Wednesday, September 1, 2010

The Edible River

I believe one of the greatest benefits of homeschooling is that I have the opportunity to discover how fascinating human history is and give that to my children.


This year we are using The Story of the World Volume 1: Ancient Times .


We've started the year first by discussing what history is and how we discover it. The kids recorded a little bit of our own family history by creating this book.


Along with fact sheets about themselves, they also interviewed family members and created pages for them as well.

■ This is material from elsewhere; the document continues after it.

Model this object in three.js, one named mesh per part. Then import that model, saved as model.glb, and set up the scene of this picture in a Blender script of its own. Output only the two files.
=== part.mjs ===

Please Note: The following pictures will prove that having fun with education, does not mean you must be super-crafty, and that participating in extra craft activities does not have to result in a perfect, award winning creation in order for your children to have a memorable educational experience.


Our focus then turned to Ancient Egypt, which we will camp out on for a couple of weeks. The kids are keeping History notebooks, where they colored a map of the Nile. We quickly mixed up some peanut butter cookie dough (2 cups peanut butter, 1 cup sugar, 2 eggs) because it was the easiest recipe I could find and we had the ingredients on hand. After refrigerating the dough for 30 minutes, the kids spread it out in a baking pan, carved out the shape of Nile River and placed a few cookie pyramids along the bank. We baked it for about 20 minutes (I think on 400 degrees). And because we did not have blue food coloring, we opted for chocolate pudding to represent out river.


We spread on more pudding, flooding out the Nile Delta and the banks of our river, just like the Nile would flood over Egyptians crops each year provided the much needed water.


L2 woke from her nap just in time to help us enjoy the pudding-covered cookies.